Cada primero de junio, Cuba se viste de fiesta para regalar a sus niñas y niños toda la alegría, la ternura, la dicha, el sueño posible y un inolvidable Día Internacional de la Infancia.
En 1954, la Asamblea General de la ONU acordó la celebración anual -en la fecha que cada país decidiera- de un día consagrado a promover la hermandad entre todos los infantes del mundo y procurar su bienestar. Como otras muchas naciones, Cuba escogió el primero de junio.
Festejar puede, razones tiene. Nunca serán suficientes la gratitud y el elogio a la obra de amor, justicia, salvaguarda y respeto, conquistada y defendida por la Revolución para sus más jóvenes hijos.
Verdad es, no apología, y la verdad ha de decirse, mucho más cuando los apremios de la vida y ese dar por sentadas las cosas y por común lo extraordinario, nos hace obviar algo tan cierto como que este domingo el planeta amanecerá igual, con millones de niñas y niños privados de sus más elementales derechos.
Lejos de celebrar, el orbe tendría en esa venidera jornada que llorar a mares, de rabia, dolor y vergüenza por los que han muerto, los que ahora mismo están muriendo y los que aún han de morir, por las bombas, el hambre, el trabajo esclavo, la explotación sexual, la contaminación, las drogas, las enfermedades prevenibles y curables o el bisturí que, uno a uno, les roba sus órganos vitales.
La tragedia de una infancia arrebatada o negada sin piedad a cientos de millones de seres humanos, provoca en los cubanos una mezcla de indignación y alivio. Nos sabemos a mil años luz de ese infierno, y con el raro privilegio de poder proponernos mejorar la calidad del disfrute de derechos garantizados a todos por igual, incluso desde antes de nacer.
Vivimos orgullosos de lo que hemos construido para nuestros pequeños, y de lo hecho para salvaguardar esa edad de oro, y legítimo es el orgullo, especialmente porque este paraíso no está en la culta Europa o la Norteamérica rica, sino en un país pobre, pequeñito y sitiado del Sur.

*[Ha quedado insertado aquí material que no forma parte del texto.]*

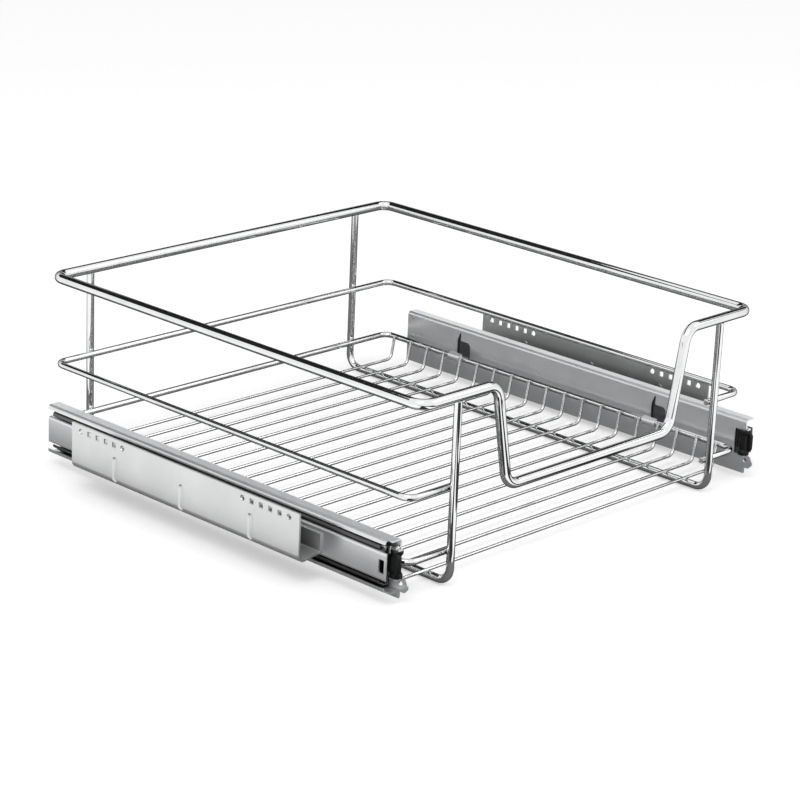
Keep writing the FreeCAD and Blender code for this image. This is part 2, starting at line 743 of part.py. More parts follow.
def make_bracket(name, side):
    """The mounting bracket: a plate for the cabinet's side, a floor, and an upright on the slide."""
    body = make_body(name)
    wall = s.bracket_wall
    plate = s.overall_width / 2
    face = plate - s.bracket_gap
    foot = s.bracket_foot
    section = [
        (plate, s.bracket_top),
        (plate, foot, s.bracket_bend),
        (face, foot + s.bracket_rise, s.upright_bend),
        (face, s.upright_top),
        (face + wall, s.upright_top),
        (face + wall, foot + s.bracket_rise + wall, s.upright_bend - wall),
        (plate - wall, foot + wall, s.bracket_bend - wall),
        (plate - wall, s.bracket_top),
    ]
    corners = [(corner[0] * side, *corner[1:]) for corner in section]
    pad_along_y(body, "channel", bracket_front, s.bracket_length, corners)
    plate_middle = (plate - wall / 2) * side
    row_height = s.bracket_top - s.screw_hole_drop
    square_span = s.square_hole_pitch * (s.square_hole_count - 1)
    for label, towards in (("front", -1), ("rear", 1)):
        middle = bracket_middle + s.screw_group_spacing / 2 * towards

        def screw_hole(sketch, middle=middle):
            draw_circle(sketch, middle - s.screw_hole_spacing / 2, row_height, s.screw_hole)

        hole = add_across(body, "PartDesign::Pocket", label + "_screw_hole", plate_middle, wall * 2,
                          screw_hole)
        repeat_along_y(body, label + "_screw_holes", hole, s.screw_hole_spacing, 2)

        def square_hole(sketch, middle=middle):
            first = middle - square_span / 2
            half = s.square_hole / 2
            draw_rectangle(sketch, (first - half, row_height - half), (first + half, row_height + half))

        hole = add_across(body, "PartDesign::Pocket", label + "_square_hole", plate_middle, wall * 2,
                          square_hole)
        repeat_along_y(body, label + "_square_holes", hole, s.square_hole_pitch, s.square_hole_count)

    def rib(sketch):
        middle = bracket_middle - s.rib_pitch * (s.rib_count - 1) / 2
        half, top = s.rib_width / 2, s.rib_foot + s.rib_height
        draw(sketch, [
            (middle - half + s.rib_corner, s.rib_foot),
            (middle + half - s.rib_corner, s.rib_foot),
            (middle + half, s.rib_foot + s.rib_corner),
            (middle + half, top - s.rib_corner),
            (middle + half - s.rib_corner, top),
            (middle - half + s.rib_corner, top),
            (middle - half, top - s.rib_corner),
            (middle - half, s.rib_foot + s.rib_corner),
        ])

    bulge = add_across(body, "PartDesign::Pad", "rib_bulge", (plate - wall) * side, s.rib_depth * 2, rib)
    repeat_along_y(body, "rib_bulges", bulge, s.rib_pitch, s.rib_count)
    recess = add_across(body, "PartDesign::Pocket", "rib_recess", plate * side, s.rib_depth * 2, rib)
    repeat_along_y(body, "rib_recesses", recess, s.rib_pitch, s.rib_count)

    def rivet_hole(sketch):
        draw_section(sketch, first_rivet, s.rivet_height, s.rivet_shank, RIVET_SIDES)

    upright_middle = (face + wall / 2) * side
    hole = add_across(body, "PartDesign::Pocket", "rivet_hole", upright_middle, wall * 2, rivet_hole)
    repeat_along_y(body, "rivet_holes", hole, s.rivet_pitch, s.rivet_count)
    return body


def make_rivets(name, side):
    """The rivets through the bracket's upright and the cabinet member's web."""
    body = make_body(name)
    body.AllowCompound = True
    face = s.overall_width / 2 - s.bracket_gap
    inside, outside = face - s.slide_wall, face + s.bracket_wall
    stages = (
        ("inner_head", inside - s.rivet_head_thick, inside, s.rivet_head),
        ("shank", inside, outside, s.rivet_shank),
        ("outer_head", outside, outside + s.rivet_head_thick, s.rivet_head),
    )
    features = []
    for label, start, end, diameter in stages:

        def disc(sketch, diameter=diameter):
            draw_section(sketch, first_rivet, s.rivet_height, diameter, RIVET_SIDES)

        middle = (start + end) / 2 * side
        features.append(add_across(body, "PartDesign::Pad", label, middle, end - start, disc))
    pattern = repeat_along_y(body, "row", features[0], s.rivet_pitch, s.rivet_count)
    pattern.Originals = features
    return body


pieces = [
    make_rim(),
    make_ring("middle_ring", s.middle_ring_height),
    make_ring("lower_ring", s.lower_ring_height),
    make_floor_wires(),
]
outer_cage_height = s.slide_height / 2 - s.slide_wall - s.cage_play - s.shoulder_drop / 4
inner_cage_height = middle_flange - s.middle_wall - s.cage_play
for label, side in SIDES:
    pieces.append(make_u_frame(label + "_u_frame", side))
    pieces.append(make_basket_member(label + "_basket_member", side))
    pieces.append(make_intermediate_member(label + "_intermediate_member", side))
    pieces.append(make_cabinet_member(label + "_cabinet_member", side))
    pieces.append(make_cage(label + "_outer_cage", side, s.slide_wall + s.cage_play, outer_cage_height,
                            outer_ball_depth + s.outer_ball / 4, outer_ball_depth, s.outer_ball))
    pieces.append(make_balls(label + "_outer_balls", side, outer_ball_depth, outer_ball_height, s.outer_ball))
    pieces.append(make_cage(label + "_inner_cage", side, middle_back + s.middle_wall + s.cage_play,
                            inner_cage_height, inner_ball_depth + s.inner_ball / 6, inner_ball_depth,
                            s.inner_ball))
    pieces.append(make_balls(label + "_inner_balls", side, inner_ball_depth, inner_ball_height, s.inner_ball))
    pieces.append(make_bumper(label + "_bumper", side))
    pieces.append(make_bracket(label + "_mounting_bracket", side))
    pieces.append(make_rivets(label + "_bracket_rivets", side))

document.recompute()
failed = [item.Label for item in document.Objects if {"Invalid", "Error"} & set(item.State)]
for item in document.Objects:
    if item.TypeId == "PartDesign::Pocket" and item.Shape.Volume >= item.BaseFeature.Shape.Volume:
        failed.append(item.Label + " cuts nothing")
for piece in pieces:
    if piece.Shape.isNull() or not piece.Shape.isValid():
        failed.append(piece.Label)
if failed:
    raise RuntimeError("these failed: " + ", ".join(failed))

os.makedirs("parts", exist_ok=True)
for piece in pieces:
    piece.Shape.exportStep(f"parts/{piece.Label}.step")
    box = piece.Shape.BoundBox
    print(f"{piece.Label}: {len(piece.Shape.Solids)} solids, {piece.Shape.Volume:.1f} mm3,"
          f" {box.XMin:.2f}..{box.XMax:.2f}, {box.YMin:.2f}..{box.YMax:.2f}, {box.ZMin:.2f}..{box.ZMax:.2f}")
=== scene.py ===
import bpy
import math
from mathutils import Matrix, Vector


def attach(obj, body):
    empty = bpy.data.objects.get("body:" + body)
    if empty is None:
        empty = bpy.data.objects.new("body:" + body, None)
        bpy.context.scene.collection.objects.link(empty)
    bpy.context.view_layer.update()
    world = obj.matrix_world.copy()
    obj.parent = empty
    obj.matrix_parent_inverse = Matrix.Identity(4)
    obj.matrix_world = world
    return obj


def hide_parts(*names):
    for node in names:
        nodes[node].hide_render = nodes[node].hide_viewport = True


# Pull-out wire basket on a pair of three-section ball-bearing slides, in metres.
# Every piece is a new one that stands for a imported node, apart from the brackets' rivets.

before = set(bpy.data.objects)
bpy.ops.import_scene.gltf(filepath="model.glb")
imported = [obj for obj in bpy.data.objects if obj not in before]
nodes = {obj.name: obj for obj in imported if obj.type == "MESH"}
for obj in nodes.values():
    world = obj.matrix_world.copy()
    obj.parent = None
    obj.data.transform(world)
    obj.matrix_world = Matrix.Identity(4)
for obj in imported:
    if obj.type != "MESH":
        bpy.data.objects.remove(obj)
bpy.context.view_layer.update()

SIDES = (("left", -1), ("right", 1))
CARRIAGE, CABINET = "basket_carriage", "cabinet_side"

# Basket wires: diameters, then the rim with its front dip, the rings, the U-frames and the floor.
RIM_WIRE, FRAME_WIRE, RING_WIRE, FLOOR_WIRE = 0.008, 0.006, 0.005, 0.0025
RIM_SIDE, RIM_FRONT, RIM_BACK, RIM_HEIGHT = 0.184, -0.199, 0.201, 0.1435
RIM_BEND, DIP_BEND, RING_BEND, FRAME_BEND = 0.010, 0.013, 0.009, 0.011
DIP_TOP, DIP_BOTTOM, DIP_HEIGHT = 0.107, 0.092, 0.0635
RING_SIDE, RING_FRONT, RING_BACK, RING_PASS = 0.187, -0.19345, 0.19545, 0.003
MIDDLE_RING, LOWER_RING = 0.0742, 0.0258
FRAME_SIDE, FRAME_FOOT, FRAME_WELD = 0.1477, 0.003, 0.0006
FLOOR_HEIGHT, FLOOR_PITCH, FLOOR_COUNT = 0.0073, 0.020, 19
FLOOR_TURN, FLOOR_END, FLOOR_RISE, FLOOR_BEND = 0.179, 0.18305, 0.0025, 0.006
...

Pero, ojo, que la satisfacción no nos lleve a la complacencia presuntuosa y a creer que acá todo está bien, cuando no lo está. Aunque nos duela, no podemos negarnos a la evidencia, mucho menos después de “Conducta”, el filme-aldabonazo de Ernesto Daranas, que estremeció corazones y conciencias.
Si solo fuesen ese chico y su madre, ya tendríamos suficiente de qué preocuparnos y ocuparnos. Pero, hay en la Cuba de hoy más de un Chala y de una Sonia, igual que abundan las familias disfuncionales y conflictos que repercuten forzosamente en los niños, o de los cuales son sus principales víctimas.
Echemos un vistazo puertas adentro a los hogares cubanos y hasta en los “mejorcitos” veremos que las urgencias de la cotidianeidad dejan poco tiempo real para la educación y comunicación afectiva padres-hijos, como también veremos desatención -si no abandono-, pautas de crianza negligentes, mal manejo de situaciones y autoridad o tolerancia excesivas.
¿A cuántos padres y madres permisivos conocemos, que dejan al niño hacer lo que quiera, y cuántos hay que, incluso porque el pequeño no camina tan rápido como quisieran, le sueltan una palabrota, lo zarandean, y si se le ocurre protestar o llorar lo insultan, lo humillan y le pegan?
De cosas como éstas y peores somos con harta frecuencia testigos en el barrio, de visita en una casa, en la calle u otro lugar público. ¿Y qué hacemos? Apretamos los dientes, nos tragamos el reproche, nos decimos que es mejor no meterse, que cada quien cría a su descendencia a su manera, y fingimos no ver, como si al cerrar los ojos se esfumaran los problemas.
Sin embargo, no por ignorarlo desaparecerá. Crecerá a la par del niño –tanto del consentido como del abusado-; cual bumerán, más temprano que tarde se nos vendrá encima, y buscaremos entonces a un culpable cuando, ciertamente, responsables somos todos.
Nadie puede desentenderse de la educación de un infante, de su atención, desarrollo y bienestar material y espiritual: ni la familia ni la escuela ni la comunidad ni la sociedad y sus instituciones ni cada uno de nosotros, porque, definitivamente, en algún momento todos influimos y hasta podemos inclinar la balanza, para bien o para mal.
Celebremos, pues, este primero de junio, que razones no nos faltan, pero reflexionemos también y pongamos juntos manos a la obra, para "desfacer" entuertos y alcanzar por y para cada niña y niño toda la felicidad y una sociedad cada vez mejor, más justa, solidaria y plena.